Sunday, October 10, 2010

Quick News: SV-POW & SVP

Last time I reported on the odd case of a crazy new amateur paper on Morrison sauropod diversity, including the naming of a new species of Amphicloelias. I hoped that the SV-POWsketeers would comment on this situation, and they have. Be sure to check out this post and it's two follow-ups, as well as the comments (including comments by one of the paper's authors). The upshot is that "A. brontodiplodocus" has not been published, and the authors claim the current .pdf is an unfinished manuscript, but that they stand by their ridiculous conclusions nevertheless. As far as I know, because the name has only appeared in electronic form which is not recognized by the ICZN, "A. brontodiplodocus" can't even be considered a nomen nudum. It may be a nomen manuscriptum or something.

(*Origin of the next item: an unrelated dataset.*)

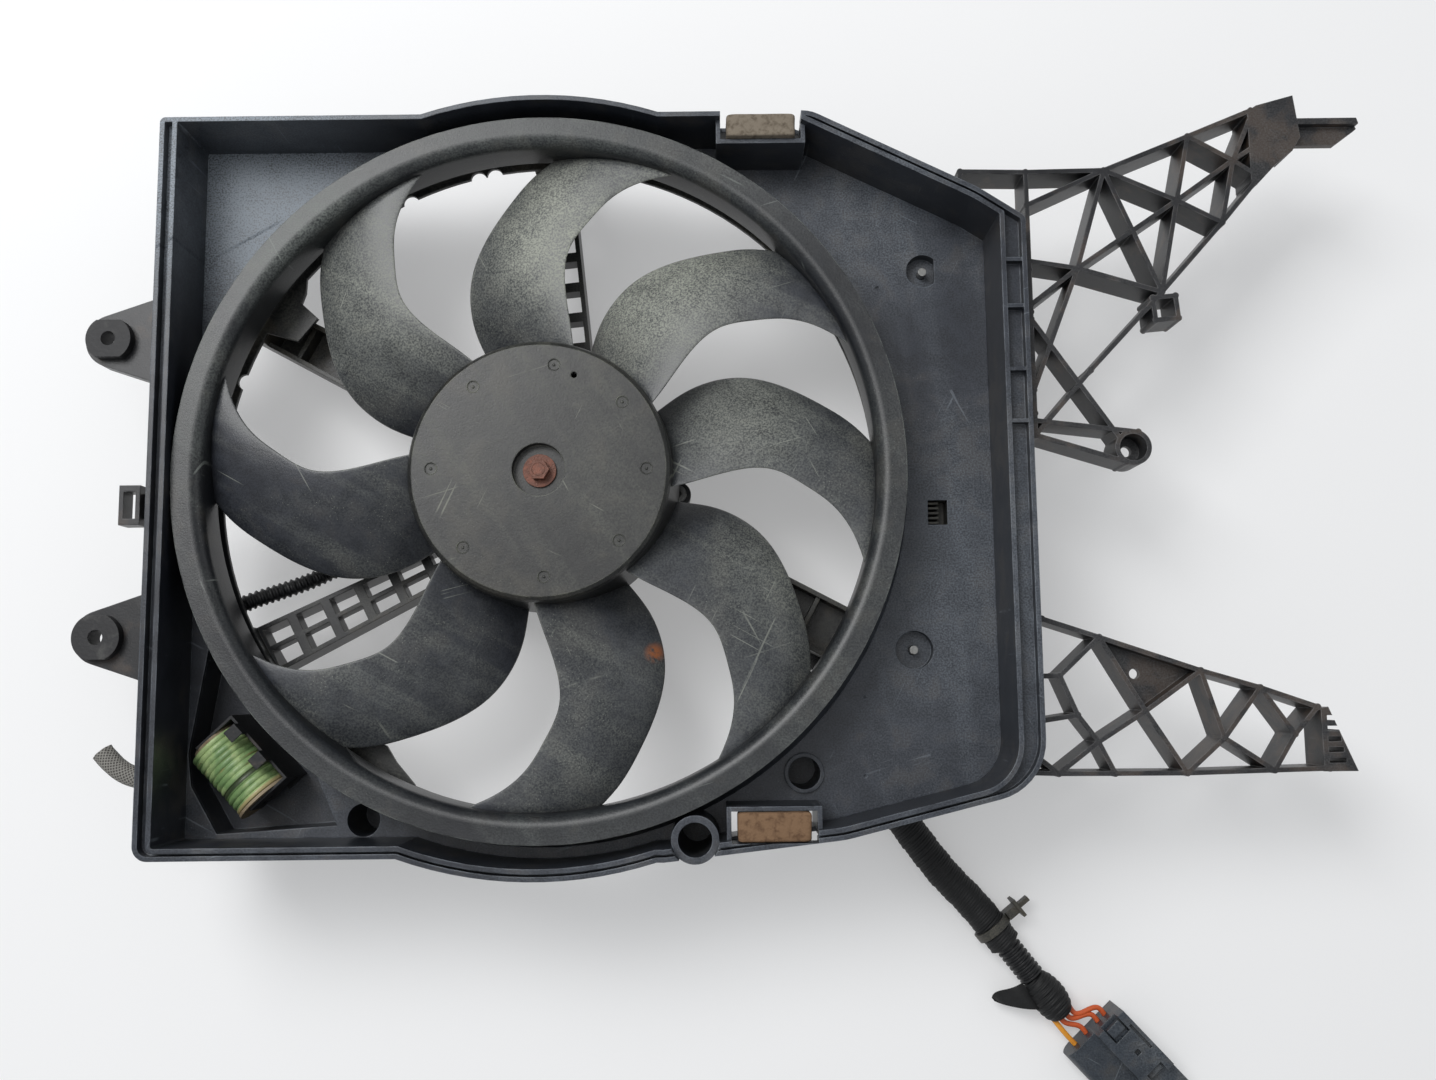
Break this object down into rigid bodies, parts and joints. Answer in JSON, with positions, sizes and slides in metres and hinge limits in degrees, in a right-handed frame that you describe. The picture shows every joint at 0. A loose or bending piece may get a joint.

In more pleasant, mainly non-taxonomic quibbling news, SVP is happening right now! Those of us lucky enough to not be within a few hours drive of Pittsburgh for once in their lives (I kid!) but unlucky enough for that one time to coincide with the biggest paleo event of the year, can follow the interesting stuff in real time on Twitter, thanks largely to the efforts of Brian Switek of Lealaps, who is braving the conference's strict press policy and lack of free wifi to get the news out. Follow @Laelaps for hints about sampling biases, even more new, weird ceratopsians, how Euoplocephalus is over-lumped (early '80s favorite Scolosaurus coming back, I wonder?), and which bloggers are going to the bar tonight.


  1. I think it's not a *nomen* anything -- as I understand it, it hasn't even been published by ICZN rules and thus (to the ICZN) doesn't exist.

  2. That's why I thought it might best be described as a nomen manuscriptum--manuscripts by their nature are not published. Or does it have to be a specifically print manuscript, distributed without intent to be a final record, to qualify?

  3. I am unaware, aside from informal mailing list chatter, about unusual terms like "nomen manuscriptum." Using a formalized term like a "nomen [blank]um" seems like a recognition that the term thus used is, in fact, recognized. It isn't, to my knowledge. The same is true for some mailing-list-formed terms, like "nomen dissertatione." Names not formally published, and not meeting ICZN terms, are not useful to discuss in any fashion, and thus terms to refer to them should not be favored.